You can use this column to set up incremental processing.

Aborting Transformation Execution

This feature is currently in public beta and is enabled for each project separately. To enable this feature, contact us using the support button in your project.

In some cases, you may need to abort the transformation execution and exit with an error message. To abort the execution, set the ABORT_TRANSFORMATION variable to any nonempty value.

SET ABORT_TRANSFORMATION = (
  SELECT 
      CASE
          WHEN COUNT = 0 THEN ''
          ELSE 'Integrity check failed'
      END
  FROM (
    SELECT COUNT(*) AS COUNT FROM INTEGRITY_CHECK WHERE RESULT = 'failed'
  )   
);

This example will set the ABORT_TRANSFORMATION variable value to 'Integrity check failed' if the INTEGRITY_CHECK table contains one or more records with the RESULT column equal to the value 'failed'.

The transformation engine checks the ABORT_TRANSFORMATION after each successfully executed query and returns the value of the variable as a user error, Transformation aborted: Integrity check failed. in this case.

Transformation aborted

Best Practices

Case Sensitivity

Unlike Redshift, Snowflake is case sensitive. All unquoted table/column names are converted to upper case while quoted names keep their case.
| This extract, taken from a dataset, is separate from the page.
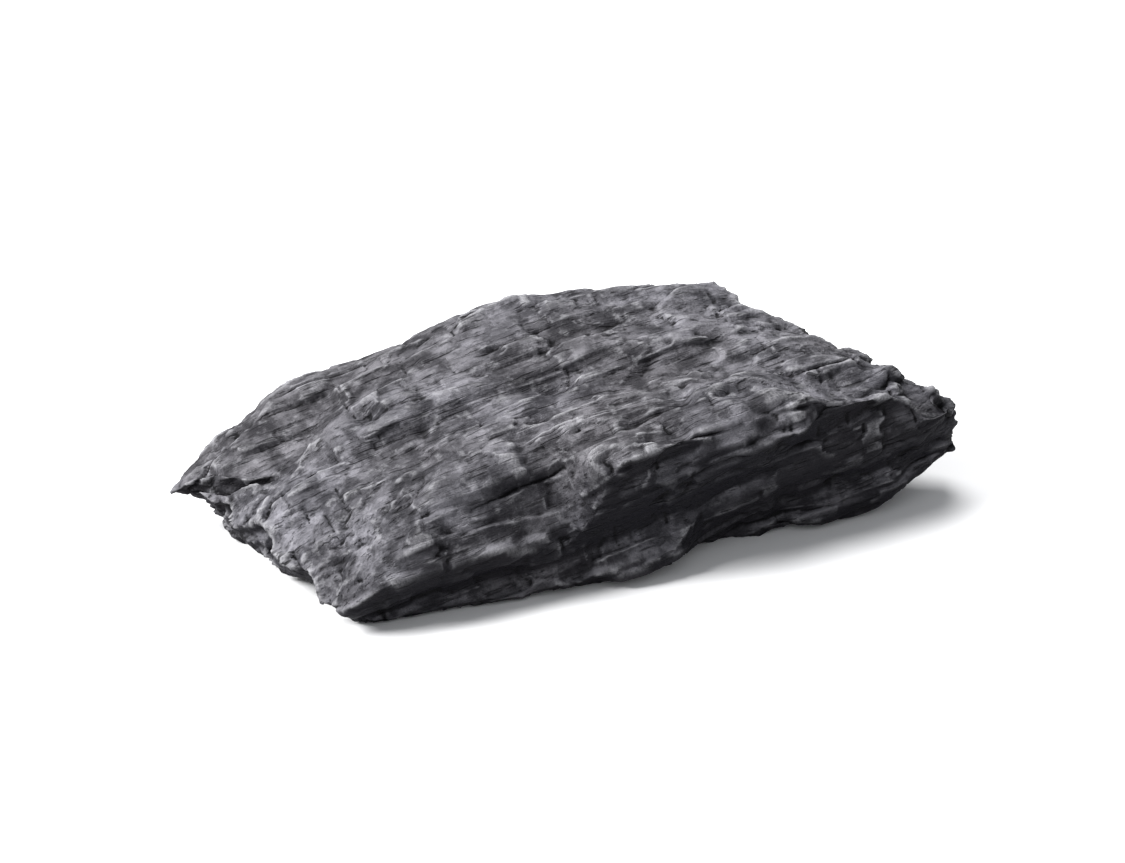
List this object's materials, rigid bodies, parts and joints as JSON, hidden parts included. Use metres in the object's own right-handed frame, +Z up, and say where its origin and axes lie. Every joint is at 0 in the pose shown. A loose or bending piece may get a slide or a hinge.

So if you want to create the following table,

-- creates table FOOTABLE
CREATE TABLE footable (...);

all of these commands will work

SELECT * FROM FOOTABLE;
SELECT * FROM "FOOTABLE";
SELECT * FROM footable;

while this one will not:

-- table footable not found!
SELECT * FROM "footable";

Be especially careful when setting up input and output mappings.

When writing your transformation script, quoting all table and column names is required. Snowflake converts all unquoted table/column identifiers to uppercase, which won’t match table/column identifiers created by Keboola Connection.

SELECT "barcolumn" FROM "footable";

Timestamp Columns

By default, Snowflake uses the YYYY-MM-DD HH24:MI:SS.FF3 format when converting the timestamp column to a character string.

This means that if you create a table in a transformation which uses a timestamp column,

CREATE TABLE "ts_test" AS (SELECT CURRENT_TIMESTAMP AS "ts");

the table value will come out as 2018-04-09 06:43:57.866 -0700 in Storage. If you want to output it in a different format, you have to cast the column to a string first, for example:

CREATE TABLE "out" AS
    (SELECT TO_CHAR("ts", 'YYYY-MM-DD HH:MI:SS') AS "ts" FROM "ts_test");

Do not use ALTER SESSION queries to modify the default timestamp format, as the loading and unloading sessions are separate from your transformation/sandbox session and the format may change unexpectedly.

Important: In the default US KBC region (connection.keboola.com), the following Snowflake default parameters are overridden:

Important: Snowflake works with time zones (and Daylight Savings Time), requiring you to distinguish between various conversion functions:

SELECT
    -- yields 2013-03-10 02:12:00.000 +0000
    TO_TIMESTAMP_NTZ('10.3.2013 2:12', 'DD.MM.YYYY HH:MI'),
    -- yields 2013-03-10 03:12:00.000 -0700
    TO_TIMESTAMP_TZ('10.3.2013 2:12', 'DD.MM.YYYY HH:MI'),
    -- yields 2013-03-10 03:12:00.000 -0700
    TO_TIMESTAMP('10.3.2013 2:12', 'DD.MM.YYYY HH:MI');